The second week of February was intense: the Pope resigned – an act without any precedent in history – the President presented the State of the Union, Comcast acquired the remaining NBC shares belonging to GE, Berkshire Hathaway and the Brazilian group 3G acquired Heinz, and American Airlines merged with US Airways. In the meantime, Brazil was celebrating Carnival and as always, the country paused. The Brazilians who don’t like samba were on the beach, skiing in Aspen or shopping in New York. During the same week, a ten-ton meteor streaked through the sky in Russia, another very rare event.

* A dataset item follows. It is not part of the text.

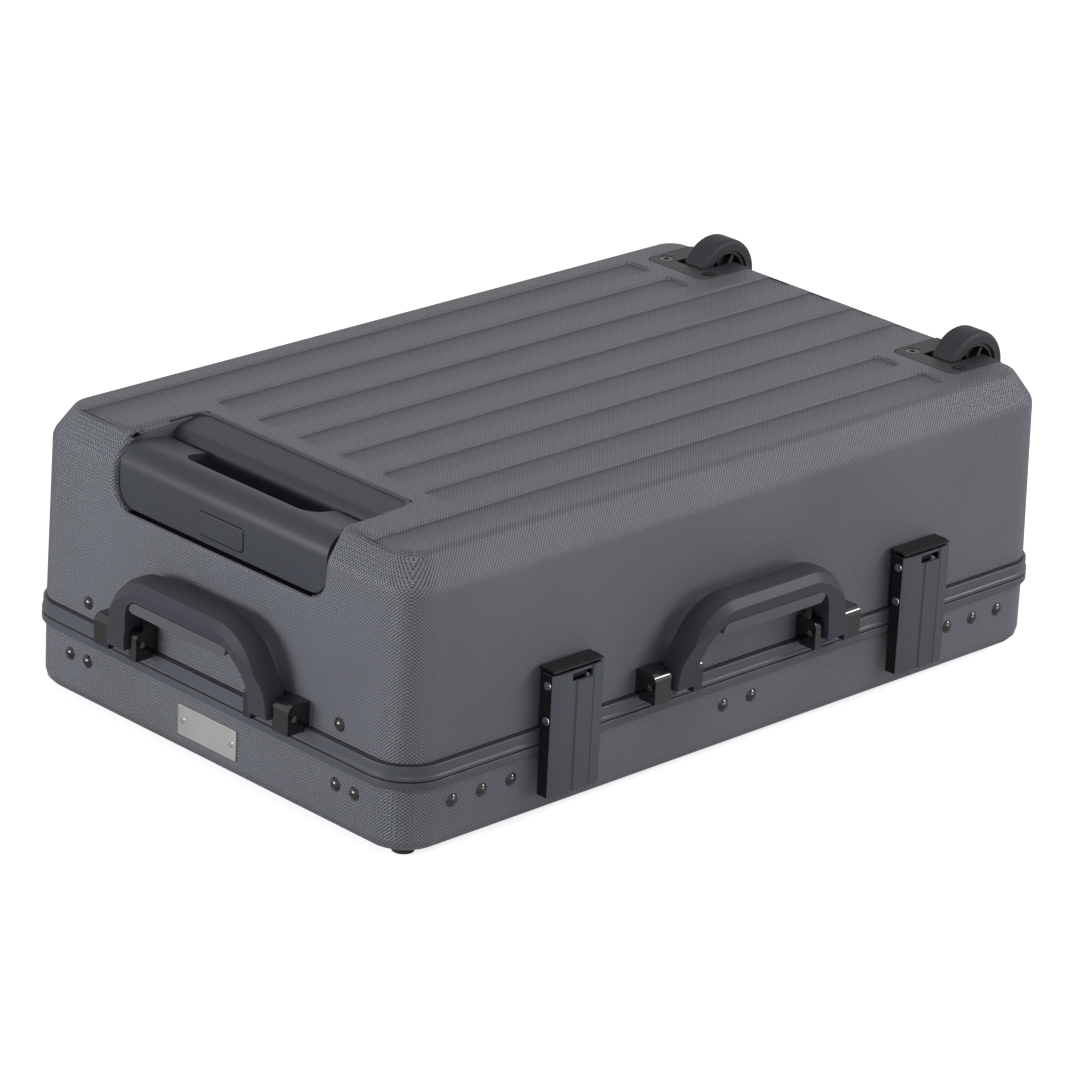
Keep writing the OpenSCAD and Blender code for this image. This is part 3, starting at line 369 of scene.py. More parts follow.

Obama’s speech didn’t mention anything new; it was a repeat of the inaugural speech, discussing immigration, gun control, climate change and the like. Obama wants to raise the minimum wage from $7.25 an hour to $9.00 an hour nationwide by 2015. He also wants to link the increase of the minimum wage to the cost of living, a disastrous mechanism that in Brazil is called “indexação,” and which brought the Brazilian economy to hyperinflation. After the speech, Obama made a call to thousands of supporters and asked again for their help to push Congress to vote in the various themes. As I’ve pointed out in the last newsletters, this is Obama’s new tactic: bring the fight to the voters, to the street, and blame the republicans for whatever is not done.
The House, so far, is ignoring the need for action in several themes. Since the beginning of the year, they haven’t voted on anything, except for the Sandy relief legislation. Even worst, from February 15th to 25th, the House is in recess, meaning that they will be back to work just a couple of days before the deadline for the “sequester”. The debate about the upcoming budget cuts is again sold as a choice between cutting programs for the less privileged versus greater taxes for the wealthy. Democrats side with the middle class and want more taxes, republicans side with the rich and don’t want to see any revenue increase. The truth is that the 85 billion dollars of cuts on the course of 2013 represents only 0,05% of the GDP. In the dramatic narrative of the democrats, thousands will lose their jobs, airport security will be compromised, teachers will be laid off and so on and so forth. The Tea Party seems determined to allow the sequester to happen and are adamant about it. Although it is not that big and will occur over the course of the year, the American economy doesn’t need that; not only is the fiscal situation not in danger but also the economy is still recovering very slowly - if anything, it would be time for the Government to spend more, not less. A more important and big battle will occur by the end of March, when the Congress must pass a resolution to continue funding Government operations.
The stock market continued in its trajectory to reach new peaks and it seemed that nothing could alter that path. The earnings season has been better than expected; the economic data was mixed but good most of the time. Although the problems in Washington were/are the center of conversations, it doesn’t seem to bother investors. Those who were waiting for a pull back to get into stocks had their opportunity on the 20th when the minutes from the last Fed meeting were released. It is worthy to point that there was nothing new there. There have been dissonant voices inside the FED for a while. Moreover it is difficult to believe that there could be an increase on interest rate in 2013 or even 2014 with an economy still fragile and constantly threatened by crisis made in Washington.
This being said, I believe that notwithstanding the pull back, which some could see as an opportunity, the tendency is still bullish for the USA stock market. The American companies are in a very good situation: they have lots of cash, low debt and at a very low cost. The so-called high yield bonds are not offering more than 5% per year. It is not difficult to understand why the stock market is still the best game.
In Brazil however, the situation is different. If in the United States the Government is not active, in Brazil it is super active: a report from Barclays compiled the 42 measures that the Brazilian Government implemented in the last 2 years in order to stimulate growth and control inflation. The Government is also supposed to announce this week another measure to provide public funds for infrastructure projects. The Brazilian investor that until recently had the comfort of the fixed income investment is now without options: until the 20th, the Bovespa had a loss of 7.83% and 15.14 year/year.
Brazil retail sales showed retraction in December, for the first time since last May. Albeit all price controls imposed by the Government, it seems that the consumer is backing off. Over the last few weeks the Central Bank admitted the possibility of an increase on interest rates. The least we can say is that the scenario is very confusing. Last week former President Lula floated Dilma’s name for reelection. Dilma would like to run on the decline of interest rates and the increase on social inclusions recently showed by the expansion on the Bolsa Familia program. Will the Central bank have political room to increase interest rates? Trombini insists that inflation is the priority. Make your bets.